Daniel, Jean
DANIEL, JEAN
DANIEL, JEAN (1920– ), French writer and journalist. Born in Blida (Algeria), Daniel grew up in Algeria where he completed graduate studies at the Algiers College of Humanities, going to Paris for postgraduate studies. After World War ii, he was briefly attached to the Prime Minister's Office, and then turned to journalism. For ten years he was on the editorial board of the influential French weekly L'Express, leaving it in 1964 to launch a new paper, Le Nouvel Observateur, which took a radical stand on the burning issue at the time, the war in Algeria. Outspoken on civil rights and minorities, while being often the first with the news, the Nouvel Observateur was considered the leading magazine in France in the 1980s and was widely read abroad. Daniel was chairman of the board from 1978. Speaking for the moderate left, he often appeared on television and radio panels.
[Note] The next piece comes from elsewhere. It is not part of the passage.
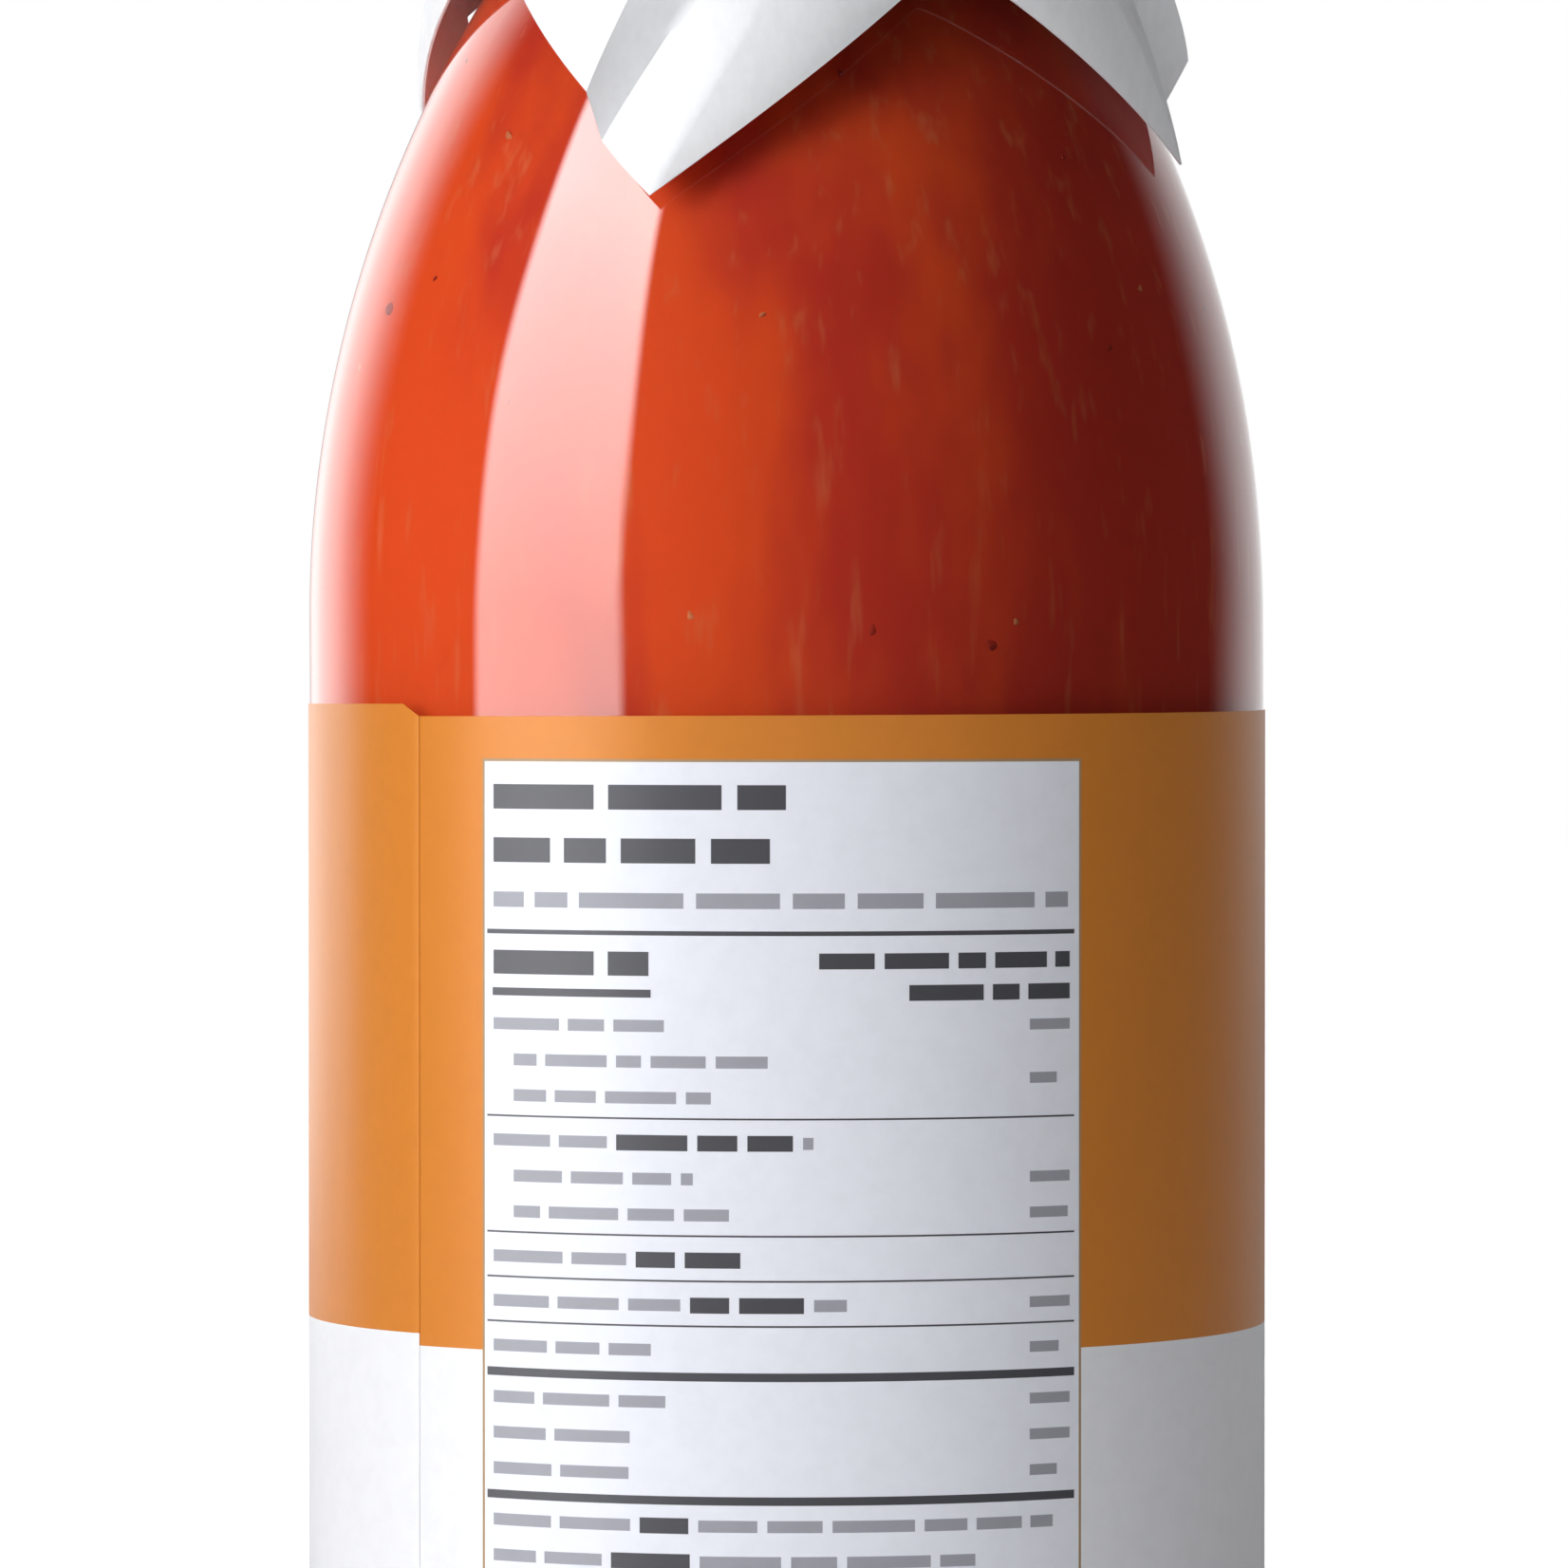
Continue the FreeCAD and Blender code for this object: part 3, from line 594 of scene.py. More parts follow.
def make_glass(sizes, colours):
    """Turns the outside line and, back down, the inside line. From just above the label up to
    the cap, the radius swells by a sum of slow sines of direction and height, a few hundredths
    of a millimetre, as blown glass is uneven."""
    profile = np.concatenate([outside_line(sizes), inside_line(sizes, sizes.wall)[::-1]])
    profile[0, 0] = profile[-1, 0] = 0.0
    verts, faces = revolved(profile, GLASS_TURNS)
    turned = np.arctan2(verts[:, 0], -verts[:, 1])
    height = verts[:, 2]
    low, fade, capped = LABEL_HIGH.z + 2 * MM, 12 * MM, 18 * MM
    blown = np.clip((height - low) / fade, 0, 1) * (height < sizes.lip_height - capped)
    waves = sum(
        share * np.sin(number * turned + height / rise + start)
        for share, number, rise, start in BLOWN_WAVES
    )
    swell = 1 + blown * sizes.wobble * waves / sizes.body_radius
    verts[:, :2] *= swell[:, None]
    piece = made("glass_jar", [(verts, faces)], [glass_material(colours)], sharp=60)
    settle(piece, "clear_glass", "glass_bottle")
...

He wrote several books, among them L'Erreur (1953); Journal d'un journaliste (1959); the autobiographical Le Temps qui reste (1973); Le Refuge et la source (1977); and L'Ere des ruptures (1979). His 2003 book La Prison juive: humeurs et méditations d'un témoin (The Jewish Prison: A Rebellious Meditation on the State of Judaism, 2005) is equally critical of Palestinian suicide bombers and Israeli settlers, faulting the Israeli government for the continuing occupation and not doing enough to create a viable Palestinian state. His collected writings on the Middle East were published in La Guerre et la Paix: Israël-Palestine, Chroniques 1956–2003.
add. bibliography:
A. Schatz. "The Jewish Question," in: New York Review of Books, 52:14 (Sept. 22, 2005).